Task details: In the following material, identify every line holding the string "with" and return it.

Stored records
──────────
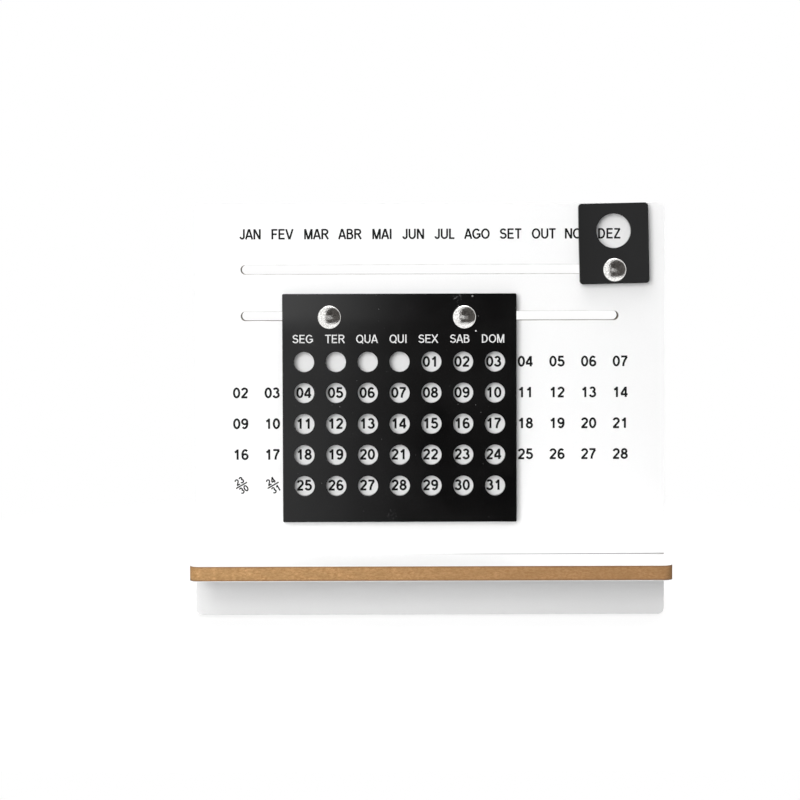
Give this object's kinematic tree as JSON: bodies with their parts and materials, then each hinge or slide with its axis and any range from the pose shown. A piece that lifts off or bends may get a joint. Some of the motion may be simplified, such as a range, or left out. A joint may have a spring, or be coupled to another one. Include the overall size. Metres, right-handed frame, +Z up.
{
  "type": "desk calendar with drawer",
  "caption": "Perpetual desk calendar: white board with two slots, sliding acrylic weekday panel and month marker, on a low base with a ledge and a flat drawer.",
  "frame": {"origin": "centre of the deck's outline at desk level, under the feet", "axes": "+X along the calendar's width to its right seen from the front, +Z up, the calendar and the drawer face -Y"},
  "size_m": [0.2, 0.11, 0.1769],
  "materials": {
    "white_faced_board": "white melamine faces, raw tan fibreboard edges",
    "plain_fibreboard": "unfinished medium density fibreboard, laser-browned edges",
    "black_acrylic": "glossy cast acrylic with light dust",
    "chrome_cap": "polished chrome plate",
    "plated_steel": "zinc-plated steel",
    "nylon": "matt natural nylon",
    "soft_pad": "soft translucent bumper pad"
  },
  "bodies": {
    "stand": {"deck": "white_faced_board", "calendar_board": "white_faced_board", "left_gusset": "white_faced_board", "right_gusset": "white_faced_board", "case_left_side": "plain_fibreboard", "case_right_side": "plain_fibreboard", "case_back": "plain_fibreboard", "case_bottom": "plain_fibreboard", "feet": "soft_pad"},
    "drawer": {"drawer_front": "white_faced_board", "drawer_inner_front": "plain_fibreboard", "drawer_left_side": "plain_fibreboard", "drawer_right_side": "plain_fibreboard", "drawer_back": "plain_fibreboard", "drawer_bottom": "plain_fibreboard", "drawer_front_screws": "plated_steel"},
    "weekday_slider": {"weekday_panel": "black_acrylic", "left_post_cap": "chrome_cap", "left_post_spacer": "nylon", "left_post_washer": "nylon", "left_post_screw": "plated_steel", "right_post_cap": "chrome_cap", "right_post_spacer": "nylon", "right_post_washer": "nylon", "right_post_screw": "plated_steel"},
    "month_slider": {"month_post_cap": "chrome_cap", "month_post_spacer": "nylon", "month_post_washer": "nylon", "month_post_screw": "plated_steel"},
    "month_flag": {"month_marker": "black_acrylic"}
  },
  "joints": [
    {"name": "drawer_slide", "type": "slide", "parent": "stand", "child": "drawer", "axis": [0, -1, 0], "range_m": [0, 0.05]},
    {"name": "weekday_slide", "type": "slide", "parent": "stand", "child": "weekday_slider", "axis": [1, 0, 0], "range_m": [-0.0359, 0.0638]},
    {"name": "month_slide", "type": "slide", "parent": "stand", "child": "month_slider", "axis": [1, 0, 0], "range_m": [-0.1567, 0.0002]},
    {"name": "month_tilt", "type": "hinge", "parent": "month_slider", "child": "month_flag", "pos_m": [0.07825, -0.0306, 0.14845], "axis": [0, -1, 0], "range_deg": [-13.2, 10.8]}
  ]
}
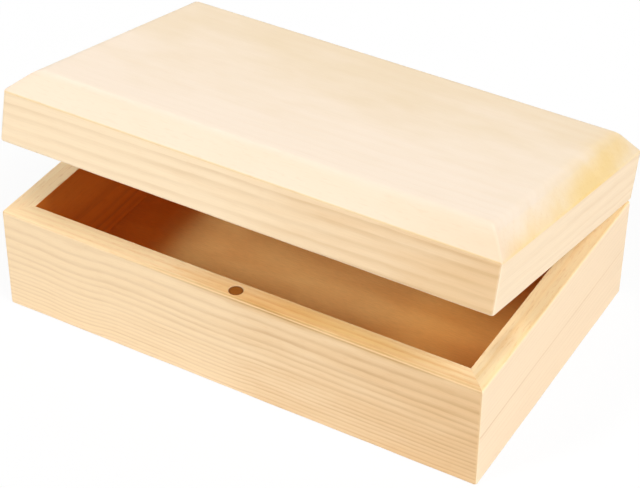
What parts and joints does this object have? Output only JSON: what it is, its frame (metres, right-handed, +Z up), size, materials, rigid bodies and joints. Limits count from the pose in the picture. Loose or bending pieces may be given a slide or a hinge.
──────────
Task response:
Give this object's kinematic tree as JSON: bodies with their parts and materials, then each hinge or slide with its axis and any range from the pose shown. A piece that lifts off or bends may get a joint. Some of the motion may be simplified, such as a range, or left out. A joint may have a spring, or be coupled to another one. Include the overall size. Metres, right-handed frame, +Z up.
  "type": "desk calendar with drawer",
  "caption": "Perpetual desk calendar: white board with two slots, sliding acrylic weekday panel and month marker, on a low base with a ledge and a flat drawer.",
    "black_acrylic": "glossy cast acrylic with light dust",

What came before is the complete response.